Where do you see yourself in five years?
I want to speak through songwriting, and to be well educated musically and playing with talented musicians whether that means touring or doing something that’s inspiring and challenging. I can’t say that I want anything else for the future more than that. Success is also important in that I want to be able to live off what I love doing. I’d love to be doing session work and touring and playing a guitar and singing as well as be in a band playing drums. That’s doing something. Recording and touring. But more than anything I just want to be five years larger from a perspective, a mentality, and a purpose.
Spiritually, I’d rather be in a state of practice rather than question. Emotionally, I’d like to understand myself to a point where I can turn any emotional state into a constructive outlet to write. I’d like to have a more colorful vocabulary.
What is something that you heard from a fan, family or someone else before that motivates you?
There are a few things including, “Onward and upward” from Jon, the keyboard player in The Common People. That’s something I live by. Another quote that moved me to realize that we can do whatever we want and that there’s nothing stopping someone from becoming what they want to become is “Be the change you want to see in the world” from the Dalai Lama.
What has motivated me the most though is my relationship with my girlfriend, which has made me realize that I’m on autopilot; that I’ve been overly selfish and spoiled. It’s forced me to reconsider the purpose of putting the energy that you put into the world. It’s forced me to question my own purpose to the whole. She always talks about potential, and constantly makes me aware of my own potential. And in fighting for it, I realized myself that if you can think it, you can achieve it. She always brought out the best in me and keeps me beating away at the bigger goal. I’ve always had good short term goals that I could achieve and feel good about myself for, but the concept of finding the limits to your potential, goals that I may not achieve anytime soon, forced me to consider uncertainty and be comfortable in it. It pushes me to constantly question everything and search for pure answers to those questions. It’s forced me to ask questions that probably don’t have answers and to suppose (through music). I try to present it in a way in my music that leaves people with the comfort in uncertainty whether it’s fear of death, fear of one’s own purpose, or fear of not having answers. It’s for people prescribing themselves to pain, religion, pills, television.

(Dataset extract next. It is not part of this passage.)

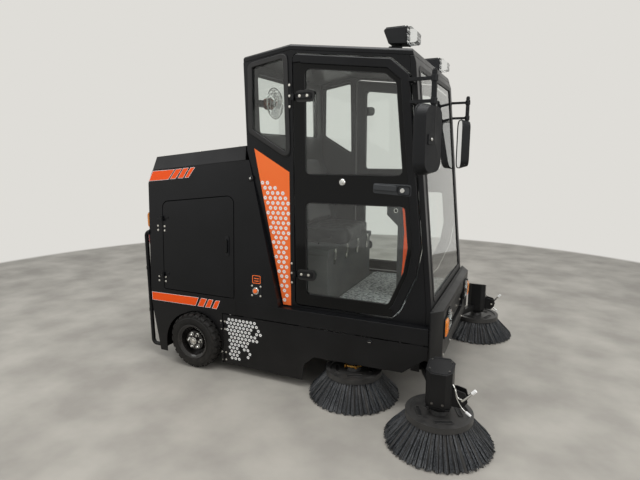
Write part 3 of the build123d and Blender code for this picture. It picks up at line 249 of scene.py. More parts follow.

It motivates me to keep asking for the bigger questions to see how far you can spread that out and eventually you’ll find that everything is really nothing…I think. That is the concept. There’s the old saying of the more you learn, the less you know. I think what you’re going to die with is just a huge library of questions. You reach a point of absolute faith in nothing in the moments before death. You understand life and death and why it all matters and doesn’t matter.